19. In spite of the non-payment by Ganga Bux Singh of the sum of Rs. 50 per month to Shankar Bux Singh in accordance with the terms of the agreement at no time did Shankar Bux Singh revoke the will nor did he pursue Ganga Bux Singh in a court of law for the recovery of the amounts in respect of which Ganga Bux Singh was in default. He left the will unrevoked and on his death the will became effective as his last will and testament and operated to vest in Ganga Bux Singh an interest in the remainder as therein provided. There is nothing in the will itself which in terms makes the bequest conditional on regular payment of the amount under the agreement.

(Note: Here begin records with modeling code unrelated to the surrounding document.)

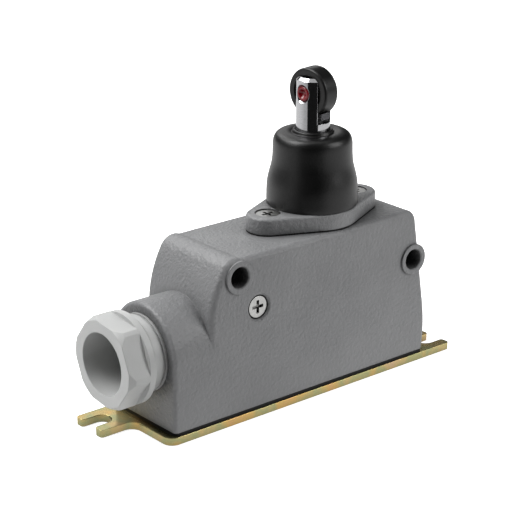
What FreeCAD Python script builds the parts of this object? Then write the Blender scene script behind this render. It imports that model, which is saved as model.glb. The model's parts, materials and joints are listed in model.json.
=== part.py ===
import FreeCAD, Part
import os
import re
import Sketcher
from FreeCAD import Placement, Rotation, Vector

# Roller-plunger limit switch in a cast metal housing.
# Millimetres. Origin: where the plunger's axis meets the underside of the base plate.
# +Z is up along the plunger, -X points out of the cable gland, -Y is the face with the lock screw.

SIZES = {
    # base plate and its two open-ended slots
    "plate_centre": -13.55, "plate_length": 87.5, "plate_width": 26.3, "plate_thick": 2.0,
    "plate_corner": 2.8, "tongue_reach": 9.9, "tongue_inner": 2.0, "tongue_corner": 0.9,
    "tongue_root": 2.8, "slot_width": 5.2, "slot_offset": 7.6, "slot_depth": 6.7,
    "base_screw_reach": 39.15, "base_screw_offset": 8.5, "base_screw_bore": 1.5,
    "base_screw_sink": 1.5, "base_screw_top": 9.0, "base_hole_top": 9.4,
    # gasket under the housing and insulating sheet inside it
    "gasket_thick": 0.9, "gasket_corner": 2.0, "insulator_thick": 0.4, "insulator_gap": 0.3,
    # housing outside
    "housing_left": -44.2, "housing_top": 43.8, "housing_half": 12.8,
    "shoulder_start": 27.0, "shoulder_radius": 29.0, "crown_radius": 4.5,
    "crown_proud": 0.4, "crown_dip": 2.0,
    "right_top": 25.7, "right_corner": 3.5, "right_knee": 30.1, "right_knee_height": 16.5,
    "right_swell": 45.0, "front_round": 1.5, "back_round": 0.7,
    "conduit_face": -55.4, "conduit_height": 20.83, "conduit_root": -41.0,
    "conduit_round": 1.0,
    # housing inside
    "cavity_left": -41.2, "cavity_right": 22.4, "cavity_half": 9.8, "cavity_top": 41.0,
    "cavity_slope_left": -36.4, "cavity_slope_low": 28.0, "cavity_join": 0.5,
    "conduit_bore": 9.35, "conduit_floor": -46.4, "wire_bore": 7.5,
    "side_hole_left": -35.1, "side_hole_left_height": 39.24,
    "side_hole_right": 24.94, "side_hole_right_height": 29.97,
    "side_hole": 2.75, "side_boss": 4.25, "side_boss_proud": 0.5, "side_hole_chamfer": 0.3,
    "lock_x": -28.6, "lock_height": 29.7, "lock_recess": 3.2, "lock_recess_floor": -10.9,
    "lock_recess_bevel": 0.5, "lock_bore": 2.05,
    # plunger head: gasket, flange, guide
    "head_gasket_thick": 0.4, "flange_thick": 4.2, "flange_centre_radius": 12.0,
    "flange_end_radius": 5.6, "flange_round": 0.7, "head_screw_reach": 15.1,
    "head_recess": 3.3, "head_recess_depth": 2.3, "spigot_radius": 7.9, "spigot_drop": 3.0,
    "top_opening": 8.0, "neck_radius": 6.5, "neck_top": 58.5, "guide_bore": 5.5,
    "bush_outer": 5.48, "bush_bore": 4.5, "bush_bottom": 44.65,
    "head_boss": 3.6, "head_boss_bottom": 36.5, "head_hole_bottom": 37.5,
    # rubber boot
    "boot_skirt": 11.85, "boot_skirt_high": 11.75, "boot_skirt_top": 52.6,
    "boot_shoulder": 11.1, "boot_shoulder_height": 56.8, "boot_waist": 10.5,
    "boot_waist_height": 60.4, "boot_bend": 9.0, "boot_neck": 10.35, "boot_neck_top": 64.6,
    "boot_rim": 8.9, "boot_rim_height": 67.1, "boot_rim_bend": 2.2, "boot_crown": 6.3,
    "boot_crown_height": 67.5, "boot_groove": 5.4, "boot_groove_height": 67.2,
    "boot_lip": 5.1, "boot_lip_top": 68.05, "boot_hole": 4.5, "boot_roof": 65.7,
    "boot_wall": 1.7, "boot_foot": 8.0, "boot_foot_thick": 1.0,
    # plunger and its clevis
    "plunger_radius": 4.45, "plunger_bottom": 43.0, "plunger_collar": 5.3,
    "collar_thick": 1.6, "plunger_top": 82.0, "clip_groove": 3.95, "clip_low": 64.4,
    "clip_high": 65.0, "clip_outer": 6.35, "clip_gap": 2.2, "push_bore": 2.5,
    "push_bore_top": 58.0, "slot_half": 2.5, "slot_floor": 70.1, "pin_height": 77.9,
    "pin_bore": 2.02, "pin_sink": 2.5, "pin_sink_depth": 0.5, "ear_chamfer": 0.8,
    "roller_turn": 7.0,
    # roller
    "roller_radius": 6.35, "roller_width": 4.8, "roller_round": 0.6, "roller_bore": 3.12,
    "roller_dish": 4.5, "roller_dish_depth": 0.35, "pin_radius": 2.0, "pin_half": 4.25,
    "pin_dome": 0.3, "pin_end": 1.75, "pin_dimple": 1.3, "pin_dimple_floor": 0.5,
    "pin_dimple_depth": 0.8, "roller_bush_outer": 3.1, "roller_bush_bore": 2.05,
    "roller_bush_half": 2.45,
    # springs and their seats
    "clamp_bore": 6.6, "clamp_outer": 9.9, "clamp_thick": 0.8, "return_mean": 7.2,
    "return_wire": 0.45, "return_turns": 4.5, "seat_bore": 4.5, "seat_outer": 8.0,
    "seat_thick": 0.8, "over_mean": 1.95, "over_wire": 0.3, "over_turns": 6.0,
    # push pin inside the plunger
    "push_radius": 1.6, "push_head": 2.4, "push_head_low": 46.0, "push_head_high": 48.0,
    "push_bottom": 27.05, "retainer_low": 44.4, "retainer_high": 45.9, "retainer_bore": 1.65,
    "retainer_outer": 2.48,
    # basic switch: case, cover and button
    "case_left": -29.3, "case_right": 19.7, "case_half": 8.7, "case_bottom": 8.0,
    "case_split": 19.5, "case_top": 24.5, "case_wall": 2.0, "cover_roof": 2.2,
    "button_radius": 2.2, "button_hole": 2.25, "button_top": 27.0, "button_bottom": 16.05,
    "button_flange": 3.0, "button_flange_low": 20.9, "button_flange_high": 22.2,
    "case_screw_left": -17.3, "case_screw_right": 8.1, "case_screw_height": 11.6,
    "case_boss": 3.3, "case_screw": 1.45, "case_screw_bore": 1.5, "case_screw_head": 2.6,
    "case_sink": 2.7, "case_sink_floor": 6.9, "case_screw_sunk": 0.1,
    # basic switch: blade and contacts
    "blade_left": -24.3, "blade_right": 14.4, "blade_half": 2.25, "blade_low": 15.6,
    "blade_high": 16.0, "blade_pivot": -22.0, "blade_roll": 0.6, "contact_x": 12.6,
    "contact_radius": 1.5, "contact_low": 14.8, "contact_high": 16.8, "fixed_radius": 1.4,
    "lower_fixed_low": 13.0, "lower_fixed_high": 13.95, "upper_fixed_low": 16.85,
    "upper_fixed_high": 17.8, "strip_thick": 0.8, "fit_gap": 0.05,
    # basic switch: terminals
    "common_post_left": -24.5, "common_post_right": -21.0, "common_post_half": 2.5,
    "common_foot_left": -29.2, "common_foot_right": -20.5, "common_screw": -26.6,
    "closed_post_left": -6.0, "closed_post_right": -4.0, "closed_post_near": 4.0,
    "closed_far": 5.5, "closed_arm_near": 3.4, "closed_foot_left": -10.0,
    "closed_foot_right": -3.0, "closed_screw": -6.5, "closed_screw_side": -0.5,
    "closed_hand_left": 9.2, "closed_hand_right": 14.6, "closed_hand_near": -2.0,
    "open_post_left": 11.6, "open_post_right": 13.6, "open_post_half": 2.0,
    "open_foot_left": 10.5, "open_foot_right": 19.0, "open_screw": 16.4, "foot_half": 3.5,
    "terminal_head": 2.8, "terminal_head_low": 4.6, "terminal_screw_top": 9.8,
    # bracket, lock screw, earth screw
    "bracket_front": -9.7, "bracket_back": -8.8, "bracket_left": -29.0,
    "bracket_right": 19.4, "bracket_low": 8.5, "bracket_ear_left": -33.0,
    "bracket_ear_right": -24.0, "bracket_ear_low": 20.5, "bracket_ear_top": 33.5,
    "bracket_bore": 2.0, "lock_head": 2.85, "lock_head_front": -12.2, "lock_shank": 1.95,
    "lock_end": -7.0, "switch_screw_end": -9.6,
    "earth_x": -36.0, "earth_height": 11.0, "earth_boss": 3.5, "earth_boss_face": 5.8,
    "earth_shank": 1.45, "earth_bore": 1.5, "earth_head": 2.8, "earth_head_face": 3.4,
    "earth_washer": 3.4, "earth_washer_face": 5.3, "earth_end": 9.6, "earth_hole_end": 9.7,
    # cable gland
    "gland_front": -67.9, "gland_corner": 12.35, "gland_radius": 12.0, "gland_tilt": -7.0,
    "gland_hex_end": -62.0, "gland_face_radius": 11.1, "gland_front_bevel": 1.6, "gland_flange": 11.9,
    "gland_flange_end": -59.8, "gland_flange_bevel": 0.4, "gland_collar": 9.9,
    "gland_collar_end": -56.5, "gland_groove": 9.5, "gland_bore": 8.05,
    "gland_shank": 9.3, "gland_end": -50.5,
    "washer_thick": 0.5, "washer_outer": 10.05, "washer_bore": 9.35,
    "seal_outer": 9.25, "seal_bore": 7.2, "ring_thick": 0.8, "ring_gap": 0.05,
    # shared screw sizes and the cross recesses in the heads
    "metal_screw": 1.95, "metal_screw_bore": 2.0, "head_screw_head": 3.1,
    "head_screw_sunk": 0.25, "head_screw_head_depth": 2.05, "head_screw_end": 38.0,
    "plate_screw": 1.45, "plate_screw_head": 2.85, "plate_screw_rim": 0.1,
    "cross_long": 1.75, "cross_half": 0.42, "cross_depth": 0.9,
    # how far cutting tools run past the faces that they cut
    "past": 1.0,
}

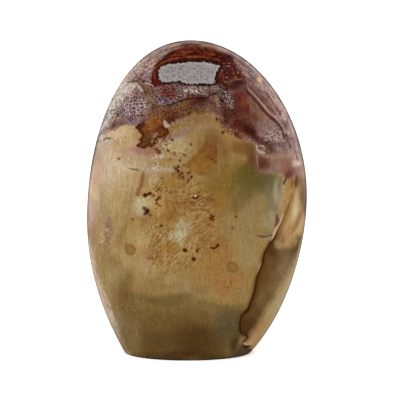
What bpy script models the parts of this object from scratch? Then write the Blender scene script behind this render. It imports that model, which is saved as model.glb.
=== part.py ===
"""A hand-polished jasper freeform: one egg-shaped piece of stone that stands on a sawn and bevelled foot.

Metres, +Z up. The broad face looks along -Y. The origin is under the middle of the stone, on its foot.
"""

import math

import bmesh
import bpy

MM = 0.001

# Overall size of the stone
HEIGHT = 126.0 * MM
HALF_WIDTH = 44.2 * MM
HALF_THICKNESS = 24.2 * MM

# The crown, where every meridian of the stone meets
CROWN_X = -2.4 * MM
CROWN_Y = 2.0 * MM

# Heights at which the stone is broadest to each side
BROADEST_LEFT = 54.0 * MM
BROADEST_RIGHT = 64.0 * MM
BROADEST_FRONT = 46.0 * MM
BROADEST_BACK = 54.0 * MM

# Edges of the sawn foot
FOOT_LEFT = -29.3 * MM
FOOT_RIGHT = 21.6 * MM
FOOT_FRONT = -14.5 * MM
FOOT_BACK = 15.5 * MM
FOOT_BEVEL = 0.6 * MM

# How square a horizontal section is: 2 is an ellipse, and more is a flatter face with fuller corners
SECTION_AT_FOOT = 2.05
SECTION_AT_BELLY = 2.42
SECTION_AT_CROWN = 2.05

# Depth of the broad swells that hand grinding leaves
SWELL = 0.35 * MM

# Fineness of the faceted solid
COLUMNS = 72
ROWS = 32
BEVEL_ROWS = 3
CURVE_STEPS = 240

STONE_COLOUR = (0.36, 0.24, 0.10, 1.0)
STONE_ROUGHNESS = 0.22


def bezier(start, pull_start, pull_end, end, t):
    """The point at t of a cubic Bezier curve in a vertical plane: (distance sideways, height)."""
    s = 1.0 - t
    weights = (s * s * s, 3 * s * s * t, 3 * s * t * t, t * t * t)
    points = (start, pull_start, pull_end, end)
    return tuple(sum(w * p[axis] for w, p in zip(weights, points)) for axis in (0, 1))


def side_outline(foot, foot_pull, broadest, broadest_low, broadest_high, crown, crown_pull):
    """One side of a silhouette, from the foot up to the crown, as a list of (distance sideways, height).

    It is two Bezier curves that meet upright at the broadest point and arrive level at the crown.
    """
    lower = (foot, foot_pull, (broadest[0], broadest_low), broadest)
    upper = (broadest, (broadest[0], broadest_high), (crown_pull, crown[1]), crown)
    points = [bezier(*lower, i / CURVE_STEPS) for i in range(CURVE_STEPS)]
    points += [bezier(*upper, i / CURVE_STEPS) for i in range(CURVE_STEPS + 1)]
    return points


def sideways_at(outline, height):
    """Distance sideways of an outline at a height, by straight lines between its close points."""
    for (x0, z0), (x1, z1) in zip(outline, outline[1:]):
        if z0 <= height <= z1:
            return x0 if z1 == z0 else x0 + (x1 - x0) * (height - z0) / (z1 - z0)
    return outline[-1][0]


# The four silhouettes: the face gives left and right, the edge view gives front and back
LEFT = side_outline(
    foot=(FOOT_LEFT, 0.0),
    foot_pull=(-37.9 * MM, 15.7 * MM),
    broadest=(-HALF_WIDTH, BROADEST_LEFT),
    broadest_low=34.0 * MM,
    broadest_high=90.0 * MM,
    crown=(CROWN_X, HEIGHT),
    crown_pull=-29.8 * MM,
)
RIGHT = side_outline(
    foot=(FOOT_RIGHT, 0.0),
    foot_pull=(35.6 * MM, 15.5 * MM),
    broadest=(HALF_WIDTH, BROADEST_RIGHT),
    broadest_low=42.0 * MM,
    broadest_high=97.0 * MM,
    crown=(CROWN_X, HEIGHT),
    crown_pull=22.4 * MM,
)
FRONT = side_outline(
    foot=(FOOT_FRONT, 0.0),
    foot_pull=(-20.0 * MM, 12.0 * MM),
    broadest=(-HALF_THICKNESS, BROADEST_FRONT),
    broadest_low=28.0 * MM,
    broadest_high=92.0 * MM,
    crown=(CROWN_Y, HEIGHT),
    crown_pull=-12.0 * MM,
)
BACK = side_outline(
    foot=(FOOT_BACK, 0.0),
    foot_pull=(20.5 * MM, 13.0 * MM),
    broadest=(HALF_THICKNESS, BROADEST_BACK),
    broadest_low=34.0 * MM,
    broadest_high=98.0 * MM,
    crown=(CROWN_Y, HEIGHT),
    crown_pull=15.0 * MM,
)


def section_power(height):
    """How square the section is at a height: squarest at the belly, near elliptical at foot and crown."""
    share = height / HEIGHT
    belly = math.sin(math.pi * share) ** 0.8
    ends = SECTION_AT_FOOT + (SECTION_AT_CROWN - SECTION_AT_FOOT) * share
    return ends + (SECTION_AT_BELLY - ends) * belly


def swell(angle, height):
    """Broad, shallow highs and lows round the stone, which die out at the foot and at the crown."""
    share = height / HEIGHT
    fade = math.sin(math.pi * share) ** 1.5
    turn = 2.2 * share
    return -SWELL * fade * (0.6 + 0.4 * math.sin(3 * angle + 1.1 + turn) - 0.3 * math.cos(5 * angle - turn))


def ring(height, inset=0.0):
    """The stone's horizontal section at a height, drawn in by inset, as points in order round +Z."""
    left, right = sideways_at(LEFT, height), sideways_at(RIGHT, height)
    front, back = sideways_at(FRONT, height), sideways_at(BACK, height)
    centre_x, half_x = (left + right) / 2, (right - left) / 2 - inset
    centre_y, half_y = (front + back) / 2, (back - front) / 2 - inset
    power = section_power(height)
    points = []
    for i in range(COLUMNS):
        angle = 2 * math.pi * i / COLUMNS
        c, s = math.cos(angle), math.sin(angle)
        x = half_x * math.copysign(abs(c) ** (2 / power), c)
        y = half_y * math.copysign(abs(s) ** (2 / power), s)
        reach = math.hypot(x, y)
        share = (reach + swell(angle, height)) / reach
        points.append((centre_x + x * share, centre_y + y * share, height))
    return points


def row_heights():
    """Heights of the rings above the bevel, closer together towards the crown, where the stone rounds over."""
    return [HEIGHT * math.sin(math.pi / 2 * i / ROWS) for i in range(1, ROWS)]


def foot_rings():
    """The quarter-round bevel between the flat foot and the sides."""
    rings = []
    for i in range(BEVEL_ROWS + 1):
        turn = math.pi / 2 * i / BEVEL_ROWS
        rings.append(ring(FOOT_BEVEL * (1 - math.cos(turn)), inset=FOOT_BEVEL * (1 - math.sin(turn))))
    return rings


def stone_material():
    """Polished jasper, mostly olive and honey brown."""
    material = bpy.data.materials.new("polished_jasper")
    material.use_nodes = True
    shader = material.node_tree.nodes["Principled BSDF"]
    shader.inputs["Base Color"].default_value = STONE_COLOUR
    shader.inputs["Roughness"].default_value = STONE_ROUGHNESS
    shader.inputs["Metallic"].default_value = 0.0
    return material


def build_stone():
    """The whole stone as one closed body: a flat foot, the bevel, the rings of the egg, and the crown."""
    mesh = bmesh.new()
    rings = foot_rings() + [ring(h) for h in row_heights()]
    rows = [[mesh.verts.new(p) for p in points] for points in rings]
    for low, high in zip(rows, rows[1:]):
        for i in range(COLUMNS):
            j = (i + 1) % COLUMNS
            mesh.faces.new((low[i], low[j], high[j], high[i]))
    mesh.faces.new(list(reversed(rows[0])))
    crown = mesh.verts.new((CROWN_X, CROWN_Y, HEIGHT))
    for i in range(COLUMNS):
        mesh.faces.new((rows[-1][i], rows[-1][(i + 1) % COLUMNS], crown))
    data = bpy.data.meshes.new("jasper_stone")
    mesh.to_mesh(data)
    mesh.free()
    data.materials.append(stone_material())
    stone = bpy.data.objects.new("jasper_stone", data)
    bpy.context.scene.collection.objects.link(stone)
    data.shade_smooth()
    data.set_sharp_from_angle(angle=math.radians(50))
    return stone


for old in list(bpy.data.objects):
    bpy.data.objects.remove(old)
build_stone()
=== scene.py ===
"""The looks of a jasper freeform: one polished stone, its bands, speckles, veins and pits, and its gloss.

The stone is worked out in millimetres and goes into its mesh in metres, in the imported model's own frame.
"""

import bpy
import numpy as np
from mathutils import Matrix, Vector


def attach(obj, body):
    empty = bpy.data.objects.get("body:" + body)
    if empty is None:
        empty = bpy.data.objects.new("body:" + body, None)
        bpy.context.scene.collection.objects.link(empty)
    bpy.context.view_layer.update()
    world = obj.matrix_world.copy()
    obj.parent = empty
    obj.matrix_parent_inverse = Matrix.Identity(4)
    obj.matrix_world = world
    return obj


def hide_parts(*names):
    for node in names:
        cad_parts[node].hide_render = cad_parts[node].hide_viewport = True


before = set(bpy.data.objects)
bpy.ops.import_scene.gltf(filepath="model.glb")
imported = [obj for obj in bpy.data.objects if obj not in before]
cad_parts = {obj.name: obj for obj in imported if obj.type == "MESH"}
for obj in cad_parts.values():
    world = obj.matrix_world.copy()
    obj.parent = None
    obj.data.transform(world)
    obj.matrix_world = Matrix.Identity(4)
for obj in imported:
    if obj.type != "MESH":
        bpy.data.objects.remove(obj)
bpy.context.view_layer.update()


# The stone is one lump of jasper, ground by hand to a flattened egg and polished all over. It stands on a
# sawn foot with a small bevel. Its skin is a stack of level sections, each a rather square ellipse.
MM = 0.001
HEIGHT = 126.0
CROWN = (-2.4, 2.0)
FOOT_MIDDLE = (-4.0, 0.5)
FOOT_BEVEL = 0.6
END_POWER = 2.05
BELLY_POWER_GAIN = 0.37
SWELL = 0.35
COLUMNS = 384
ROWS = 250
BEVEL_ROWS = 4
FOOT_ROWS = 5


def bezier(start, pull_start, pull_end, end):
    """A cubic Bezier curve: its four points weigh in by the terms of (s + t) cubed, where s is 1 - t."""
    t = np.linspace(0, 1, 241)[:, None]
    s = 1 - t
    a, b, c, d = (np.array(point, float) for point in (start, pull_start, pull_end, end))
    return s**3 * a + 3 * s * s * t * b + 3 * s * t * t * c + t**3 * d


def silhouette(foot, foot_pull, broadest, low_pull, high_pull, crown, crown_pull):
    """One side of the stone, foot to crown, as (sideways, height): two Bezier curves that meet upright."""
    lower = bezier((foot, 0), foot_pull, (broadest[0], low_pull), broadest)
    upper = bezier(broadest, (broadest[0], high_pull), (crown_pull, HEIGHT), (crown, HEIGHT))
    return np.vstack([lower, upper[1:]])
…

20. The argument which was advanced by Dr. Tekchand based on section 81 of the Indian Trusts Act could not avail him for the simple reason that the intention of Shankar Bux Singh had to be gathered as on the date of the execution of the will and not at any subsequent time thereafter. That intention was clearly to effect a testamentary disposition of the remainder in favour of Ganga Bux Singh. It was certainly farthest from the thought of Shankar Bux Singh not to dispose of the beneficial interest in the remainder in favour of Ganga Bux Singh with the result that there could neither be a secret trust nor a trust of imperfect obligation created in favour of the heirs at law of the testator Shankar Bux Singh. The argument of Dr. Tekchand that the remainder did not vest in Ganga Bux Singh but fell into residue by reason of his having per-deceased the widow of Shankar Bux Singh is equally of no avail. The legacy in favour of Ganga Bux Singh was a legacy of the remainder of the estate which vested in Ganga Bux Singh but was deferred in possession till after the extinction of the life interest created in favour of the plaintiff 1. Such vested interest could devolve upon the defendants, the heirs and legal representatives of Ganga Bux Singh on the death of the latter and the defendants were therefore as the heirs and legal representatives of Ganga Bux Singh since deceased rightly entitled to the same. As the bequest was not conditional and did not lapse there could be no question of any resulting trust or of any intestacy with respect to the remainder.

21. The result therefore is that the appeal fails and must be dismissed with costs.

22. Appeal dismissed.

Agent for the appellants : Rajinder Narain.

Agent for the respondents : C.P. Lal.